Peter Gabriel was just starting to draw heavily on African influences - so the rhythms aren't necessarily in your cultural background.
As far as Miles goes, whenever you listen to Jazz, it has to be in the historical context. Jazz, much more so than rock, is a continuous tapestry of rhythmic development. To the extent that, as rock/pop revisits ideas in lyrics, jazz symply revisits the same lyrics and rhythms in "standards". It's why you can't label a long-time jazz performer as "Cool" or "Smooth" or "New Orleans". Anyone who's played jazz during that era was playing that style - and maybe a little of the previous style and little of the next style.

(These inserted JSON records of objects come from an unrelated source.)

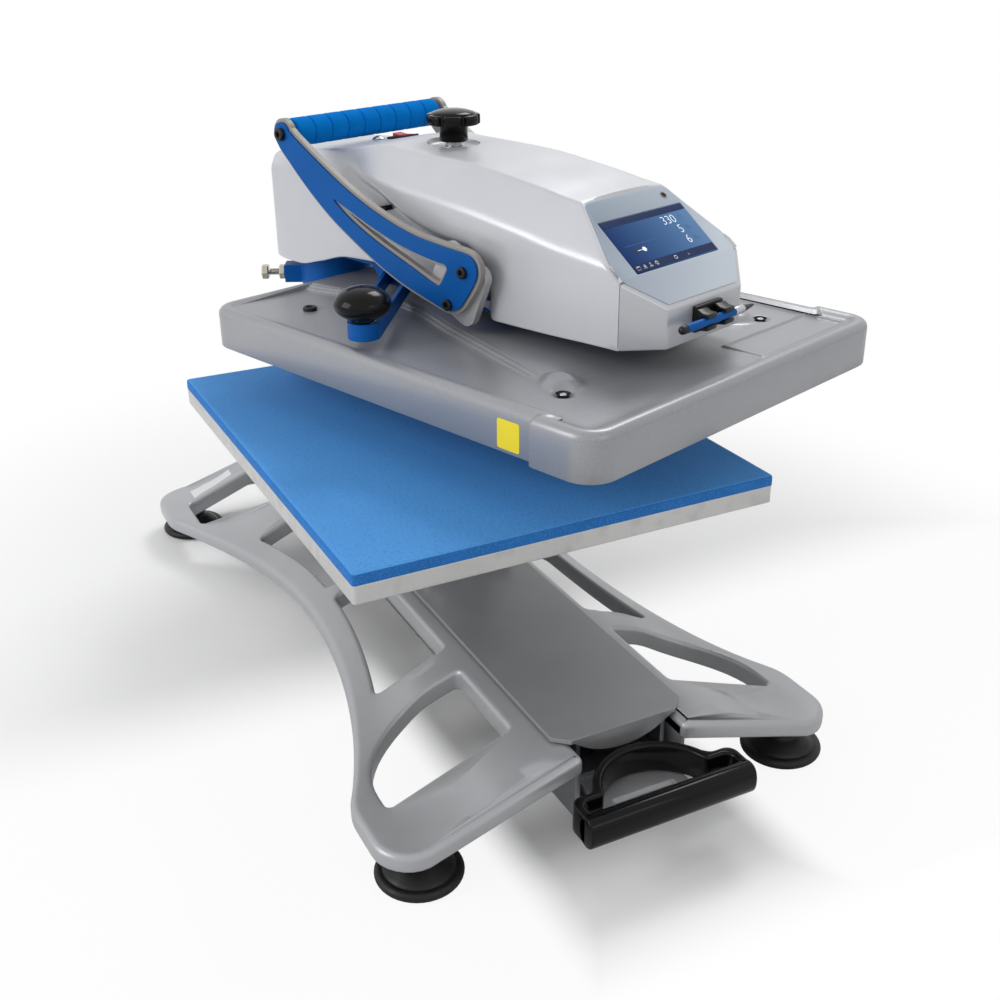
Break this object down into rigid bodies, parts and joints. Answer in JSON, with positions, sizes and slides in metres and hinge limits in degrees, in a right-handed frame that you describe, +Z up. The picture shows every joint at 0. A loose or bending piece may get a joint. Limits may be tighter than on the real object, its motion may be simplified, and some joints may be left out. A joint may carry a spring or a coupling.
{
  "type": "swing away heat press",
  "caption": "Swing-away heat transfer press with a draw-out lower platen, silicone pad, lever-driven upper platen, touch screen and windowed winged base.",
  "frame": {"origin": "on the floor under the centre of the lower platen, with the drawer in", "axes": "+Z up; +X the operator's right; +Y towards the back, along the base casting and the drawer's rails"},
  "size_m": [0.6064, 0.8503, 0.5343],
  "materials": {
    "cast_base": "satin",
    "cover_paint": "satin",
    "casting_paint": "satin",
    "steel": "satin",
    "plate_grey": "satin",
    "platen_alu": "satin",
    "blue_anodised": "satin",
    "blue_foam": "matte",
    "blue_silicone": "matte",
    "black_rubber": "matte",
    "black_plastic": "gloss",
    "bronze": "satin",
    "overlay": "matte",
    "screen_glass": "gloss",
    "red_plastic": "gloss",
    "board_green": "matte",
    "insulation": "matte",
    "inlay_blue": "satin"
  },
  "bodies": {
    "base": {"base_frame": "cast_base", "slide_rails": "steel", "rubber_feet": "black_rubber", "foot_studs": "steel", "foot_nuts": "steel", "swing_post": "steel", "post_flange": "steel", "post_bolts": "steel", "thrust_washer": "bronze", "post_cap": "steel"},
    "drawer": {"drawer_plate": "plate_grey", "carriage_beam": "steel", "bearing_blocks": "platen_alu", "platen_pedestal": "platen_alu", "lower_platen": "platen_alu", "silicone_pad": "blue_silicone", "draw_handle": "black_plastic", "handle_bracket": "platen_alu", "handle_screws": "steel"},
    "head": {"swing_arm": "inlay_blue", "hub_bushes": "bronze", "head_cover": "cover_paint", "front_bezel": "cover_paint", "control_panel": "overlay", "touch_screen": "screen_glass", "sensor_lens": "black_plastic", "control_board": "board_green", "rocker_bezel": "black_plastic", "cover_screw": "steel", "power_inlet": "black_plastic", "shaft_bearings": "bronze", "guide_bushes": "bronze", "lever_rest_pads": "black_rubber", "swing_bracket": "inlay_blue", "swing_knob": "black_plastic", "tension_bolt": "steel", "tension_locknut": "steel", "stylus_clip": "black_plastic", "return_springs": "steel"},
    "lever": {"lever_arms": "steel", "lever_inlays": "inlay_blue", "grip_tube": "steel", "foam_grip": "blue_foam", "arm_screws": "steel", "lever_shaft": "steel", "press_cams": "steel", "lever_hubs": "platen_alu"},
    "press": {"platen_casting": "casting_paint", "heater_plate": "platen_alu", "insulation_board": "insulation", "press_ram": "steel", "guide_rods": "steel", "rod_collars": "steel", "cam_shoe": "bronze", "casting_plug": "black_plastic"},
    "knob": {"pressure_knob": "black_plastic", "pressure_screw": "steel"},
    "nut": {"pressure_nut": "bronze"},
    "rocker": {"power_rocker": "red_plastic"},
    "pen": {"stylus": "blue_anodised"}
  },
  "joints": [
    {"name": "draw_slide", "type": "slide", "parent": "base", "child": "drawer", "axis": [0, -1, 0], "range_m": [0, 0.28]},
    {"name": "head_swing", "type": "hinge", "parent": "base", "child": "head", "pos_m": [0, 0.3124, 0.32], "axis": [0, 0, 1], "range_deg": [-18.64, 71.36]},
    {"name": "lever_pull", "type": "hinge", "parent": "head", "child": "lever", "pos_m": [0.09985, 0.01639, 0.3926], "axis": [0.9475, 0.3196, 0], "range_deg": [0, 150]},
    {"name": "press_down", "type": "slide", "parent": "head", "child": "press", "axis": [0, 0, -1], "range_m": [0, 0.0515], "stiffness_N_per_m": 3000, "springref_m": -0.08, "deforming": ["return_springs"]},
    {"name": "knob_turn", "type": "hinge", "parent": "head", "child": "knob", "pos_m": [0.06507, 0.11948, 0.51], "axis": [0, 0, 1], "range_deg": [-1080, 1080]},
    {"name": "nut_travel", "type": "slide", "parent": "head", "child": "nut", "axis": [0, 0, 1], "range_m": [-0.006, 0.006]},
    {"name": "rocker_tilt", "type": "hinge", "parent": "head", "child": "rocker", "pos_m": [0.04027, 0.19301, 0.49734], "axis": [-0.9475, -0.3196, 0], "range_deg": [0, 20]},
    {"name": "pen_slide", "type": "slide", "parent": "head", "child": "pen", "axis": [0.9475, 0.3196, 0], "range_m": [0, 0.12]}
  ],
  "couplings": [
    {"joint": "press_down", "follows": "lever_pull", "m_per_rad": 0.019672},
    {"joint": "nut_travel", "follows": "knob_turn", "m_per_rad": 0.00031831}
  ]
}
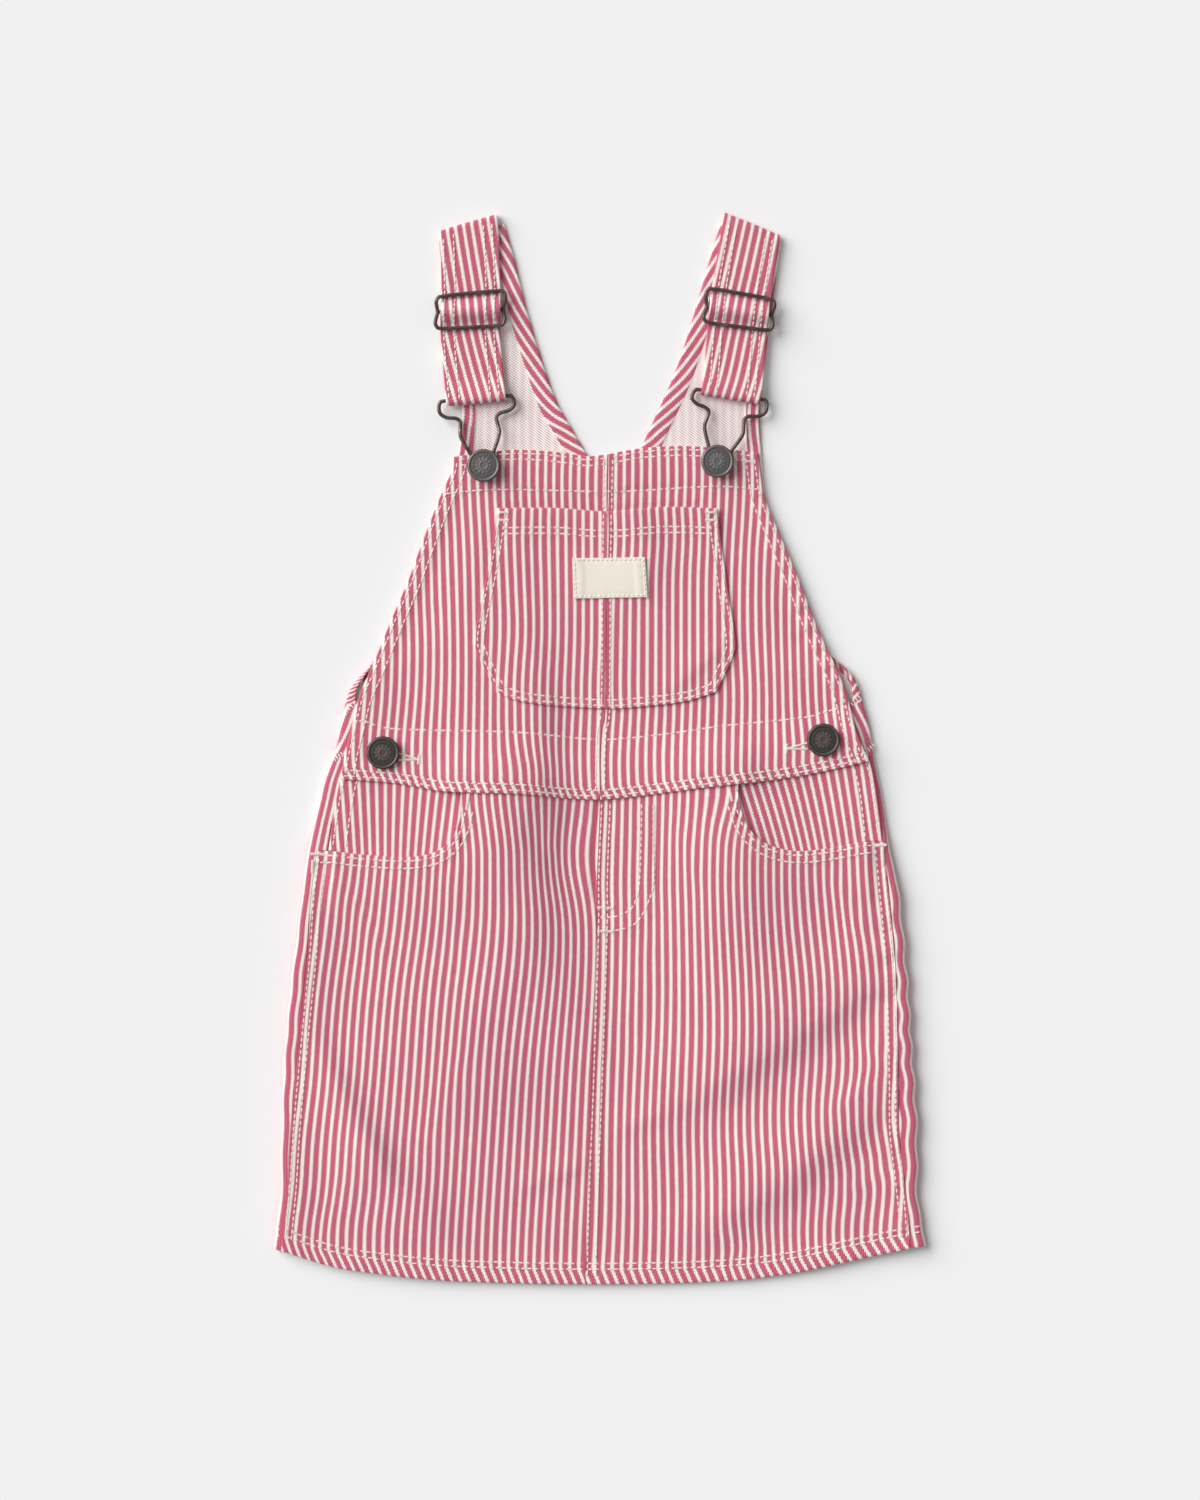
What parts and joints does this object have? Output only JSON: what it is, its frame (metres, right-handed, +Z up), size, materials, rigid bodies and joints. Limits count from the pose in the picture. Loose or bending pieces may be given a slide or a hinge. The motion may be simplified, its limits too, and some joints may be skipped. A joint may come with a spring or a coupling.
{
  "type": "toddler overall skirt laid flat",
  "caption": "Striped cotton overall skirt laid flat: bib with patch pocket, shoulder straps with wire slides and hook buckles, A-line skirt with scooped front pockets.",
  "frame": {"origin": "middle of the outline on the surface that the garment lies on, at the bottom centre of its bounding box", "axes": "+X to the right side of the laid-out front as seen from above, +Y from hem to shoulders, +Z up from the surface"},
  "size_m": [0.3061, 0.5033, 0.0099],
  "materials": {
    "striped_twill": "matte cotton twill with narrow pink and cream stripes",
    "label_tape": "matte woven tape, blank",
    "wire": "antiqued dark bronze plating, satin",
    "button_metal": "antiqued dark grey, satin"
  },
  "bodies": {
    "root": {"back_bodice_left": "striped_twill", "back_bodice_right": "striped_twill", "bib_button_left": "button_metal", "bib_button_right": "button_metal", "bib_left": "striped_twill", "bib_pocket_left": "striped_twill", "bib_pocket_right": "striped_twill", "bib_right": "striped_twill", "buckle_left": "wire", "buckle_right": "wire", "pocket_facing_left": "striped_twill", "pocket_facing_right": "striped_twill", "pocket_label": "label_tape", "side_button_left": "button_metal", "side_button_right": "button_metal", "skirt_back_left": "striped_twill", "skirt_back_right": "striped_twill", "skirt_front_left": "striped_twill", "skirt_front_right": "striped_twill", "slide_bar_left": "wire", "slide_bar_right": "wire", "slide_left": "wire", "slide_right": "wire", "strap_left": "striped_twill", "strap_right": "striped_twill"}
  },
  "joints": []
}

#Comment Re: made: 2005-09-29 18:54:37.577135+00 by:
Diane Reese
[edit history]
I want my MTV would actually be Money for Nothing, yes?
Y'all are just youngsters, I'm afraid. I'd already been working for 10 years and was getting ready to have babies in the mid-'80s. My list from 1972 of songs I can still listen to is as follows, roughly in descending order of preference:
Layla - Derek and the Dominos
I Saw the Light - Todd Rundgren
Roundabout - Yes
Heart of Gold - Neil Young
City of New Orleans - Arlo Guthrie
Long Cool Woman in a Black Dress - Hollies
Anticipation - Carly Simon
School's Out - Alice Cooper
Without You - Nilsson (although I love Nilsson, this is not one of his best)
Lean on Me - Bill Withers
Let's Stay Together - Al Green
I Can See Clearly Now - Johnny Nash
Mother and Child Reunion - Paul Simon
Nights in White Satin - Moody Blues (although this is pushing my limits...)
Rocket Man - Elton John (ditto)
Lots of really, really insipid stuff that year, but also a few real keepers.
#Comment Re: made: 2005-09-29 19:17:55.564902+00 by:
Dan Lyke
Yeah, and my tolerance probably extends further into the insipid than most, I'd sit still for the Harry Chapin and the Don McLean, and although I think of 'em more as novelty songs, I don't mind "Hot Rod Lincoln", "My Ding-a-ling", and Jim Croce.
What I find really interesting about the 1972 list is just how musically varied the list is: To have Alice Cooper on the same list as Cat Stevens doing lyrics from 1931 (and a tune that's probably a century or more old) and Robert John doing a cover of something popularized in the 1950s reveals a musical diversity that I haven't been aware of since.
I do find two versions of "I'd like to teach the world to sing" somewhat humorous...
#Comment Re: made: 2005-09-29 20:08:38.189169+00 by:
ebradway
Interesting to see some of the same names show up on the 1972, 1986, and 1988 lists... Like Michael Jackson!
The 1972 list does have alot of true classics... In a trend that we might be seeing repeated now. And, there's the Prog Rockers: Yes and Moody Blues...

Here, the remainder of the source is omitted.